Signori, c’è Edoardo: la prima star degli stadi

L’APPUNTAMENTO. Inossidabile corsaro, Bennato sa mescolare ironia e melodia. È sempre stato un battitore libero e un precursore: serata in piazzale Alpini venerdì 28 luglio alle 21.

Saranno solo canzonette, ma quelle di Edoardo Bennato hanno lasciato indelebile solco nella memoria del Belpaese. Inossidabile corsaro, arriva a Bergamo venerdì sera 28 luglio in piazzale Alpini, sotto le insegne di Nxt station, e porta naturalmente in dote un’abbondante riserva di riff e melodie che sono inscritte nel firmamento della canzone popolare nostrana, oltre a una quota generosa di nuovi titoli che illustrano la sua mai sopita vena creativa che ha trovato spazio anche negli inediti del suo ultimo album, «Non c’è», del 2020.
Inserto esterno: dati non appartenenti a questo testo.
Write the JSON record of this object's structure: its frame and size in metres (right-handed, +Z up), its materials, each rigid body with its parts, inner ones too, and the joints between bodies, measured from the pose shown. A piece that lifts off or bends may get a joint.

Spigoloso, sarcastico e ironico ha sulle spalle una stagione, quella tra anni ’70 e primi anni ’80, che gli è valsa la prima fila tra i protagonisti assoluti della musica italiana. Utile ricordare che è stato il primo artista italiano a portare a San Siro oltre 60 mila persone (ma le fonti si sbizzarriscono tra le 50 e le 80 migliaia) e a realizzare in quello stesso anno un tour che ha varato anche per il made in Italy gli stadi quali platee elettive del nuovo pop.

Quanto a stili musicali, lui che a dodici anni calcava già i palchi dei locali partenopei a fianco dei fratelli Eugenio e Giorgio con il Trio Bennato, è cresciuto imbracciando armonica e chitarra sulla scia della musica americana sbarcata in Italia nel dopoguerra, istruendosi tanto alla scuola del blues e del rock and roll quanto sui modelli dei vocalist napoletani, da Renato Carosone a Peppino di Capri. E con una spiccata propensione per la teatralità dell’opera buffa, sua passione da musicofilo.

Armonicista, appunto, quando lo strumento era assai poco praticato fuori dai confini della musica popolare, e istrionico one man band con chitarra, kazoo, tamburo a pedale, è anche stato tra i primi ad adottare il videoclip musicale. Se l’apice del rapporto con il pubblico lo ha toccato in anni passati, pure Bennato non ha mancato di dare nuova veste alla sua graffiante irrisione per l’autorità, per l’ordine costituito, per la prevaricazione del colto sull’inclita, dell’accademia sulla matrice popolare e folk.

Venti gli album in studio seguiti a «Non farti cadere le braccia», del 1973. Titolo quasi profetico visto che in casa Ricordi qualcuno sentenziò che con la sua voce sgraziata era meglio dedicarsi all’architettura abbandonando le velleità musicali. Tra i dischi in studio, ai quali si affiancano dieci dischi dal vivo, anche quei visionari «concept» costruiti attorno a spunti narrativi favolistici («Burattino senza fili» 1977, «Sono solo canzonette» 1980, «È arrivato un bastimento» 1983) di grande successo. e che in fase calante della stagione «impegnata» della canzone e del rock italiani gli valse anche qualche pregiudizio da parte della critica musicale.

Troppi gli episodi, anche tragici, della sua biografia, ma da ricordare anche la canzone dei Campionati Mondiali di Calcio del 1990, «Un’estate italiana», cantata con Gianna Nannini e il successo del musical «Peter Pan». E ancora le collaborazioni nel 2010 con esponenti di punta del nuovo rock italiano, da Morgan a Roy Paci, da Giuliano Palma & The Bluebeaters ai Finley. «Pronti a salpare» del 2015 ha regalato quattordici brani inediti e si è guadagnato il premio Amnesty International, segno di una mai sopita anima eterodossa e anticonformista.